What is a Confidence Interval?

A confidence interval is a range of values that is likely to contain the true population parameter with a certain level of confidence. For example, if you calculate a 95% confidence interval for the mean of a population, you can be 95% confident that the interval contains the true population mean.

Confidence intervals are commonly used in hypothesis testing, survey sampling, and quality control. They provide more information than a single point estimate by indicating the precision of the estimate.

Key points about confidence intervals:

They are not the probability that the true parameter falls within the interval
The confidence level (e.g., 95%) refers to the long-run frequency of correct intervals
Wider intervals indicate less precision in the estimate

How to Calculate Confidence Intervals in Stata

Stata provides several commands for calculating confidence intervals, depending on the type of data and analysis you're performing. Here are the most common methods:

1. For Means (One Sample)

To calculate a confidence interval for a mean using a single sample:

ci mean x, level(95)

Where x is your variable name and level(95) specifies a 95% confidence level.

2. For Proportions

For confidence intervals around proportions:

ci proportion x, level(95)

Where x is a binary variable (0 or 1).

3. For Regression Coefficients

After running a regression model, you can obtain confidence intervals for coefficients:

regress y x1 x2 ci

This will display confidence intervals for all coefficients in the model.

4. For Differences Between Means

To compare means between two groups:

ttest x, by(group)

This will show confidence intervals for the difference between groups.

Note: The exact command syntax may vary slightly depending on your Stata version. Always refer to the Stata documentation for your specific version.

Example Calculation

Let's walk through a complete example of calculating a confidence interval for a mean in Stata.

Step 1: Prepare Your Data

First, ensure your data is properly formatted. For this example, we'll use a dataset with a single variable called height containing measurements in centimeters.

Step 2: Calculate the Confidence Interval

Run the following command in Stata:

ci mean height, level(95)

Step 3: Interpret the Results

The output will show something like this:

Variable | Obs Mean Std. Err. [95% Conf. Interval] ---------+----------------------------------------------------- height | 100 170.5 1.25 168.0 173.0

This means we can be 95% confident that the true population mean height falls between 168.0 cm and 173.0 cm.

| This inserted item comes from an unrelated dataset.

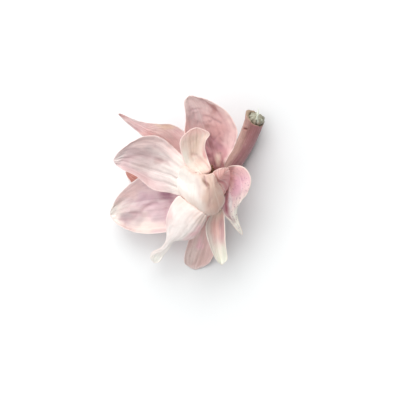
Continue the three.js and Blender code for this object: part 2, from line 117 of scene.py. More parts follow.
# Noise on the bark: its scale round the stem and along it, its seed, and its height.
BARK_UNEVENNESS = [(1.6, 0.04, 3.1, 0.22), (6, 0.09, 9.4, 0.08)]
# Rings left by old bud scales, by their distance from the cut, with the noise that they wander by.
RING_SCARS = [(5.2, 0.16), (6.1, 0.12), (30.5, 0.2), (31.6, 0.2), (32.5, 0.14)]
RING_WANDER = (0.8, 0, 5.7, 0.8)
RING_HALF_WIDTH = 0.32
# The bark reaches furthest past the cut at this angle and tears off in an uneven line. Its wall is
# thickest there and swells outwards. stretch_from and swell_from: how far from the cut these begin.
BARK_LIP = Sizes(
    angle=-95, width=88, reach=4.6, stretch_from=9, tear=(3, 0, 1.3, 0.6), wall=1,
    thickest=2.6, thick_width=50, depth=1.6, swell=1.2, swell_width=55, swell_from=5,
)
# The lip's rounded section: shares of its wall inwards and of its depth onwards.
LIP_SECTION = [(0.12, 0), (0.45, 0.15), (0.8, 0.1), (1, -0.1), (1.05, -0.5), (1.05, -1)]
BUD_SCAR = Sizes(at=(39, 37.4, 14.8), radius=1.7, height=0.75)
BUD_SLIT = Sizes(start=(38.4, 37.1, 15), end=(39.9, 36.4, 16.6), width=0.55, depth=0.9)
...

Remember: The confidence interval is not the probability that the interval contains the true mean. Instead, if you were to take many samples and calculate a 95% confidence interval for each, about 95% of those intervals would contain the true population mean.

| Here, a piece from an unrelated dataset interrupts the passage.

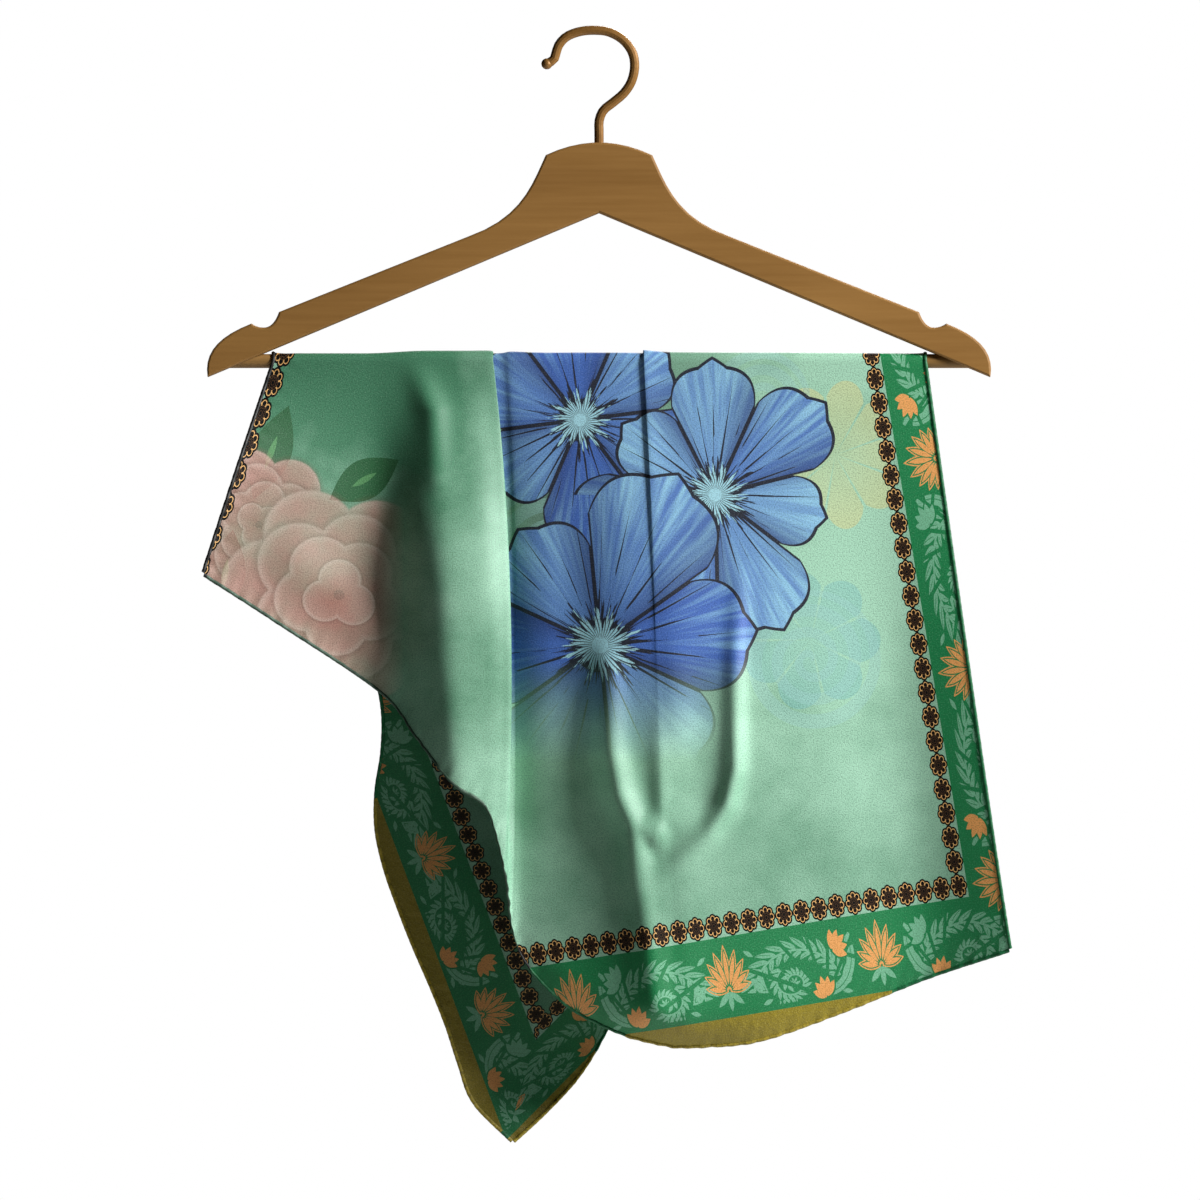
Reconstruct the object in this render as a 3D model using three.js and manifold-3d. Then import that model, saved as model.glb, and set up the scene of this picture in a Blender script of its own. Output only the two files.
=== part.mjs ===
// A silk square scarf laid over the trouser bar of a flat wooden clothes hanger.
// Millimetres, +Z up, +X to the right seen from the front, -Y towards the viewer.
// The origin is on the inside of the hook, straight above its stem, where a rail carries it.
import * as THREE from "three";
import { mergeVertices } from "three/addons/utils/BufferGeometryUtils.js";
import Module from "manifold-3d";

const wasm = await Module();
wasm.setup();

// Driving dimensions of the hanger
const GAP = 0.3;
const HANGER = {
  halfWidth: 222,
  thickness: 13,
  edgeBevel: 1.2,
  crownZ: -61,
  shoulderX: 30.2,
  shoulderZ: -68.2,
  armX: 74,
  armZ: -114.3,
  apexZ: -100.9,
  tipZ: -193.9,
};
const NOTCH = { innerX: 181.5, innerZ: -157.2, lowX: 190, lowZ: -166, outerX: 197, outerZ: -163.7 };
const BAR = { radius: 4, z: -184.9, halfLength: 214 };
const HOOK = { wireRadius: 2.65, ballRadius: 3.2, stemDepth: 22 };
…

Interpreting Confidence Intervals

Proper interpretation of confidence intervals is crucial for making valid statistical conclusions. Here are some key points:

1. Confidence Level vs. Probability

A 95% confidence interval does not mean there's a 95% probability that the true parameter is within the interval. Instead, it means that if you were to take many samples and calculate a 95% confidence interval for each, about 95% of those intervals would contain the true population parameter.

2. Width of the Interval

The width of the confidence interval depends on several factors:

Sample size (larger samples produce narrower intervals)
Variability in the data (higher variability produces wider intervals)
Confidence level (higher confidence levels produce wider intervals)

3. Practical vs. Statistical Significance

While a confidence interval may be statistically significant (not containing zero), it may not be practically significant. Always consider the context and magnitude of the effect when interpreting results.

When reporting confidence intervals, always specify the confidence level and clearly state what the interval represents.

Common Mistakes to Avoid

When working with confidence intervals in Stata, there are several common pitfalls to be aware of:

1. Misinterpreting Confidence Intervals

One of the most common mistakes is treating the confidence level as a probability that the true parameter is within the interval. Remember, the confidence level refers to the long-run frequency of correct intervals, not a probability for a single interval.

2. Ignoring Assumptions

Confidence intervals are based on certain assumptions about the data. For example, the t-distribution is used when the population standard deviation is unknown, but this requires that the data is normally distributed. Always check your data meets these assumptions.

3. Using the Wrong Confidence Level

The default confidence level in Stata is often 95%, but this may not always be appropriate. Consider using 90% or 99% confidence levels depending on your specific needs and the consequences of Type I or Type II errors.

4. Comparing Non-Comparable Intervals

When comparing confidence intervals from different studies, ensure they are based on the same confidence level and use the same methodology. Comparing intervals with different confidence levels or methods can lead to misleading conclusions.

Always document your methods and assumptions when reporting confidence intervals to ensure transparency and reproducibility.

FAQ

What is the difference between a confidence interval and a prediction interval?

A confidence interval estimates the range for a population parameter (like the mean), while a prediction interval estimates the range for a future observation. Prediction intervals are always wider than confidence intervals because they account for additional uncertainty in predicting individual values.

How do I calculate a confidence interval for a proportion in Stata?

Use the ci proportion command followed by your binary variable. For example: ci proportion treated, level(95) where treated is a binary variable indicating whether a subject was treated (1) or not (0).

What if my data is not normally distributed?

If your data is not normally distributed, you may need to use alternative methods or transformations. Stata offers several options for non-normal data, including bootstrapping and exact methods. Always check your data's distribution before calculating confidence intervals.

How do I calculate a confidence interval for a difference between means?

Use the ttest command with the by() option to compare means between groups. For example: ttest score, by(group) where group is a categorical variable indicating group membership.